Project base on the work of @Wietze utilizing process level environment variables to have a malicious DLL loaded by a trusted process. This project aims to recreate his work and add a few ways of detecting the behavior including a powershell script and a Sigma rule.
Windows box should have Change-environment and Get-Hijackable along with the new .dll that is output from dll_generator.
Linux box (tested on Ubuntu) should have a file structure of
- Project (or whatever you want)
- dll_generator.sh dll_template.c input output
input folder will contain a copy of the legitimate dll you want to hijack output will have the .def, .res, and compiled .dll file to copy to the windows box
Source-Files contains either templates for compiling DLLs for hijacking use or a dummy.cpp file that is not yet working to be loaded by processes.
dll-attempts contains a .def file that creates the exports of the targeted dll that will need to be used in your malicious dll you are trying to have loaded as well as two compiled dlls that have been able to be loaded by changing a process level environment variable.

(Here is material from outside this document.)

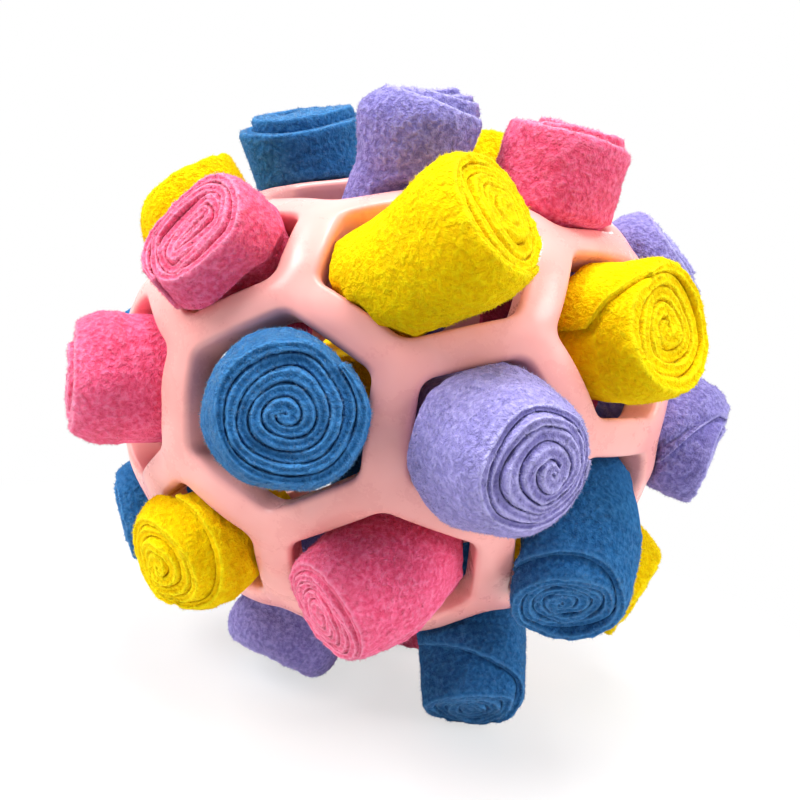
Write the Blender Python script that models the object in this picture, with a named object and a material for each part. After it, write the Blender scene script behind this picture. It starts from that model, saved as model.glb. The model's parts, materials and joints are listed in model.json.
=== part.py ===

Get-Hijackable tests almost all executable in the c:\windows\system32 directory to see if they are vulnerable to this kind of DLL hijacking.
Change-Environment changes the SYSTEMROOT environment variable for one specific process to point to your own c:"something"\system32\ directory.
dll_generator takes legitimate DLLs from the input folder and uses mingw functionality to get export functions and resources to make .def and .res files. It then compiles a new DLL based on those files and a template .c file you can use for hijacking.